**EXERCISE DESCRIPTION**
Write out every record in full, exactly as written, please.

**EXCERPTED RECORDS**
★ ★ ★ ★ ★ ★ ★
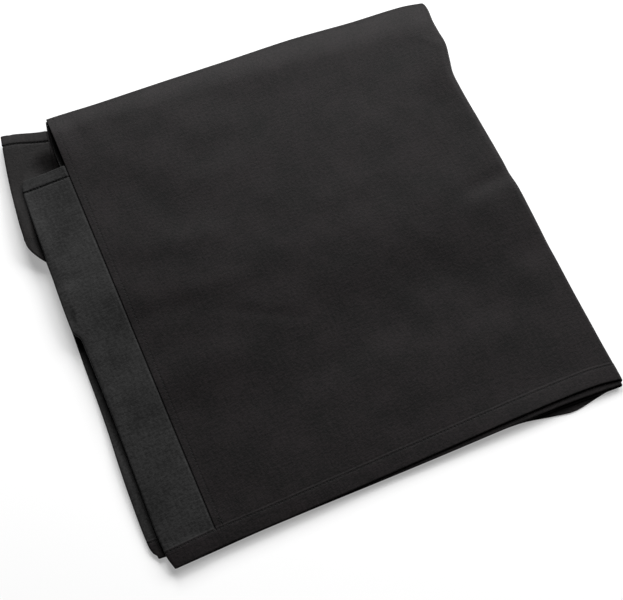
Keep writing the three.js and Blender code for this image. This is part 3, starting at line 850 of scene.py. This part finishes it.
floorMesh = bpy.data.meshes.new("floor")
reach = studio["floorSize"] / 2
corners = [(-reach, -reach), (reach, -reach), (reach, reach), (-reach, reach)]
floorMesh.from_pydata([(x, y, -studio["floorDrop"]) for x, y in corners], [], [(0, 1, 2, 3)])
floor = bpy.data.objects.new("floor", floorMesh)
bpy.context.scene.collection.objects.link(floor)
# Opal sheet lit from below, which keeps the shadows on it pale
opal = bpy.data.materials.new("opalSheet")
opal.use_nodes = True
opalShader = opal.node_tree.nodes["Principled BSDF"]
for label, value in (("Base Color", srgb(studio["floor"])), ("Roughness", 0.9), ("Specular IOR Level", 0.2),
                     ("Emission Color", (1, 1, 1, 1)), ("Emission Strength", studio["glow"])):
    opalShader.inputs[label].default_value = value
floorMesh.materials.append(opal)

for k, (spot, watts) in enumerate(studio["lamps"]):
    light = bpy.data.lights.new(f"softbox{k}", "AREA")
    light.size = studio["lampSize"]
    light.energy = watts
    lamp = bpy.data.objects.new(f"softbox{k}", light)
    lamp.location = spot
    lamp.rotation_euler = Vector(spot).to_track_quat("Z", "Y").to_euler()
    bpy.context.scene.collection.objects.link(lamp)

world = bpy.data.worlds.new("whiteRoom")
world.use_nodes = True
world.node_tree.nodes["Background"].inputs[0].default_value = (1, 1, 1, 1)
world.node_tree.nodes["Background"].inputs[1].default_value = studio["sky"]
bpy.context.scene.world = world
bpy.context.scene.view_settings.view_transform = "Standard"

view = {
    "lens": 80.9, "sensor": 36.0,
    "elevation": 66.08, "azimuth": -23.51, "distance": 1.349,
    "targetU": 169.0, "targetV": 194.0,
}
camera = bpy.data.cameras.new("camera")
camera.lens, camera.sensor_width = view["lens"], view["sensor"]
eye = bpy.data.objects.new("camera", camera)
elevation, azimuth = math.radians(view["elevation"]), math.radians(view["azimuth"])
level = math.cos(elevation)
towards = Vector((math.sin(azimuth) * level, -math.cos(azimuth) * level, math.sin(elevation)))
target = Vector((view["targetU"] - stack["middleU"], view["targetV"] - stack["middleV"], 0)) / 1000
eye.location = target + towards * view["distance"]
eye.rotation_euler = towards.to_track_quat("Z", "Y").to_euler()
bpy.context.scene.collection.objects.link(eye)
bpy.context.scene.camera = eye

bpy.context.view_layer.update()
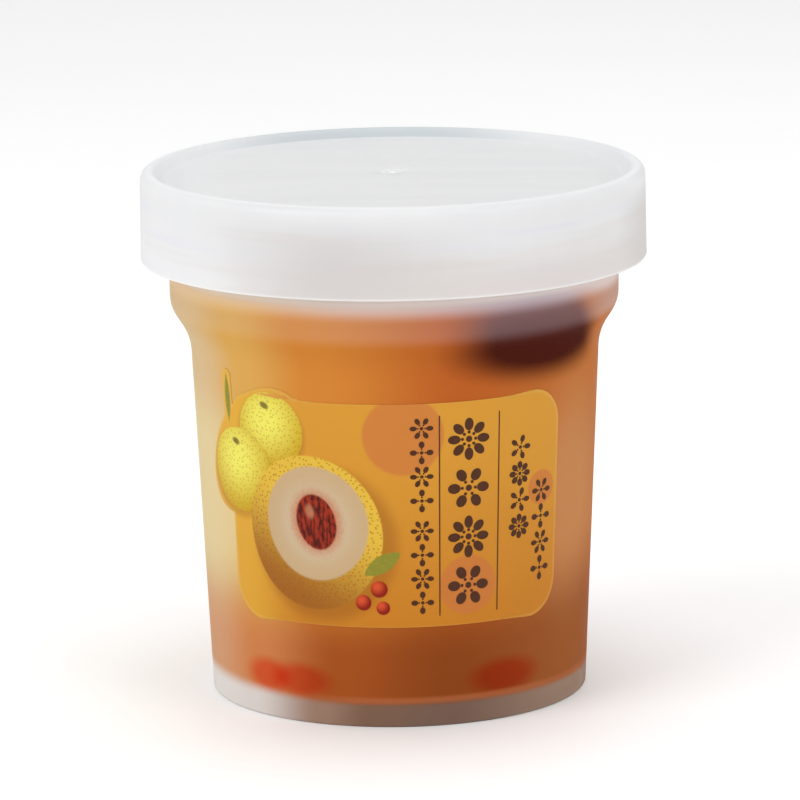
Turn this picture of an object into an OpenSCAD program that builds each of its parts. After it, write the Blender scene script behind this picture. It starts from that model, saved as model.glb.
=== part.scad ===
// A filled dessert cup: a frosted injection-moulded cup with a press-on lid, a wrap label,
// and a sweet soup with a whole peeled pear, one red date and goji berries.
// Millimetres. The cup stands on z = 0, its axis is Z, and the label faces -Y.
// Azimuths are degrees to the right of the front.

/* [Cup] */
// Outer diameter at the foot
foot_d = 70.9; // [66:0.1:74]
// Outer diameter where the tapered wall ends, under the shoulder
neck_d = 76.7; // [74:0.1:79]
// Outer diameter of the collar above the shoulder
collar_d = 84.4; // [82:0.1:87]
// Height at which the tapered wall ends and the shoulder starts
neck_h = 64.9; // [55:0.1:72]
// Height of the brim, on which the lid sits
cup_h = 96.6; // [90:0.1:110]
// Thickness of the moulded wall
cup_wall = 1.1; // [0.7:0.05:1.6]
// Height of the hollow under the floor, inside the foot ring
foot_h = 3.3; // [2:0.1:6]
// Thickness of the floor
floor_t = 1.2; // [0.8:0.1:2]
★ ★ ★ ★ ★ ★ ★
**ANSWER IN FULL**
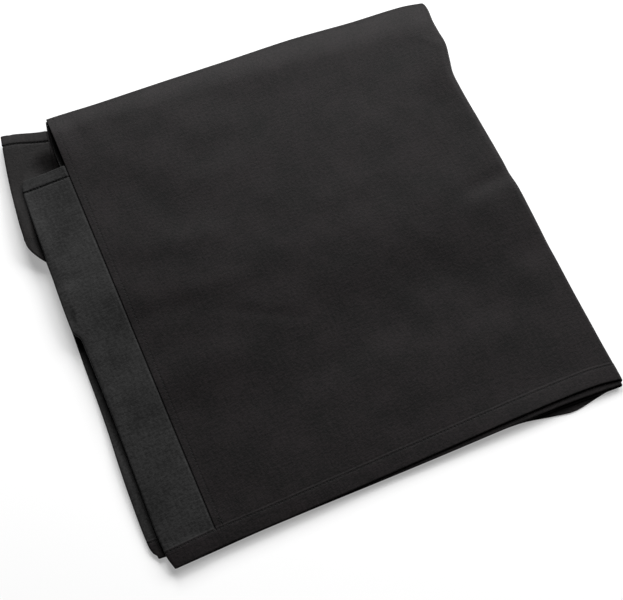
Keep writing the three.js and Blender code for this image. This is part 3, starting at line 850 of scene.py. This part finishes it.
floorMesh = bpy.data.meshes.new("floor")
reach = studio["floorSize"] / 2
corners = [(-reach, -reach), (reach, -reach), (reach, reach), (-reach, reach)]
floorMesh.from_pydata([(x, y, -studio["floorDrop"]) for x, y in corners], [], [(0, 1, 2, 3)])
floor = bpy.data.objects.new("floor", floorMesh)
bpy.context.scene.collection.objects.link(floor)
# Opal sheet lit from below, which keeps the shadows on it pale
opal = bpy.data.materials.new("opalSheet")
opal.use_nodes = True
opalShader = opal.node_tree.nodes["Principled BSDF"]
for label, value in (("Base Color", srgb(studio["floor"])), ("Roughness", 0.9), ("Specular IOR Level", 0.2),
                     ("Emission Color", (1, 1, 1, 1)), ("Emission Strength", studio["glow"])):
    opalShader.inputs[label].default_value = value
floorMesh.materials.append(opal)

for k, (spot, watts) in enumerate(studio["lamps"]):
    light = bpy.data.lights.new(f"softbox{k}", "AREA")
    light.size = studio["lampSize"]
    light.energy = watts
    lamp = bpy.data.objects.new(f"softbox{k}", light)
    lamp.location = spot
    lamp.rotation_euler = Vector(spot).to_track_quat("Z", "Y").to_euler()
    bpy.context.scene.collection.objects.link(lamp)

world = bpy.data.worlds.new("whiteRoom")
world.use_nodes = True
world.node_tree.nodes["Background"].inputs[0].default_value = (1, 1, 1, 1)
world.node_tree.nodes["Background"].inputs[1].default_value = studio["sky"]
bpy.context.scene.world = world
bpy.context.scene.view_settings.view_transform = "Standard"

view = {
    "lens": 80.9, "sensor": 36.0,
    "elevation": 66.08, "azimuth": -23.51, "distance": 1.349,
    "targetU": 169.0, "targetV": 194.0,
}
camera = bpy.data.cameras.new("camera")
camera.lens, camera.sensor_width = view["lens"], view["sensor"]
eye = bpy.data.objects.new("camera", camera)
elevation, azimuth = math.radians(view["elevation"]), math.radians(view["azimuth"])
level = math.cos(elevation)
towards = Vector((math.sin(azimuth) * level, -math.cos(azimuth) * level, math.sin(elevation)))
target = Vector((view["targetU"] - stack["middleU"], view["targetV"] - stack["middleV"], 0)) / 1000
eye.location = target + towards * view["distance"]
eye.rotation_euler = towards.to_track_quat("Z", "Y").to_euler()
bpy.context.scene.collection.objects.link(eye)
bpy.context.scene.camera = eye

bpy.context.view_layer.update()
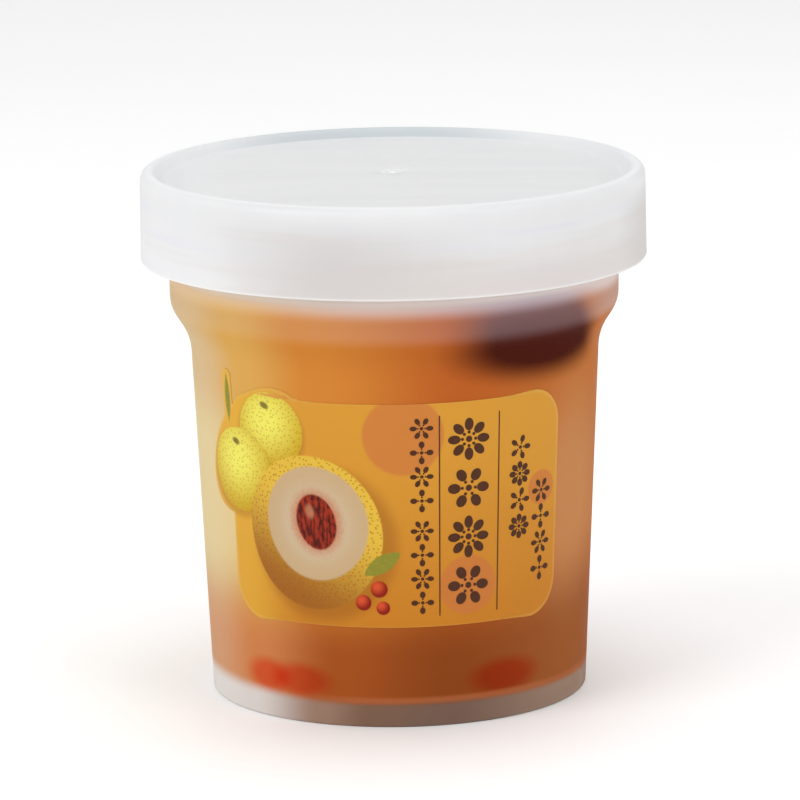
Turn this picture of an object into an OpenSCAD program that builds each of its parts. After it, write the Blender scene script behind this picture. It starts from that model, saved as model.glb.
=== part.scad ===
// A filled dessert cup: a frosted injection-moulded cup with a press-on lid, a wrap label,
// and a sweet soup with a whole peeled pear, one red date and goji berries.
// Millimetres. The cup stands on z = 0, its axis is Z, and the label faces -Y.
// Azimuths are degrees to the right of the front.

/* [Cup] */
// Outer diameter at the foot
foot_d = 70.9; // [66:0.1:74]
// Outer diameter where the tapered wall ends, under the shoulder
neck_d = 76.7; // [74:0.1:79]
// Outer diameter of the collar above the shoulder
collar_d = 84.4; // [82:0.1:87]
// Height at which the tapered wall ends and the shoulder starts
neck_h = 64.9; // [55:0.1:72]
// Height of the brim, on which the lid sits
cup_h = 96.6; // [90:0.1:110]
// Thickness of the moulded wall
cup_wall = 1.1; // [0.7:0.05:1.6]
// Height of the hollow under the floor, inside the foot ring
foot_h = 3.3; // [2:0.1:6]
// Thickness of the floor
floor_t = 1.2; // [0.8:0.1:2]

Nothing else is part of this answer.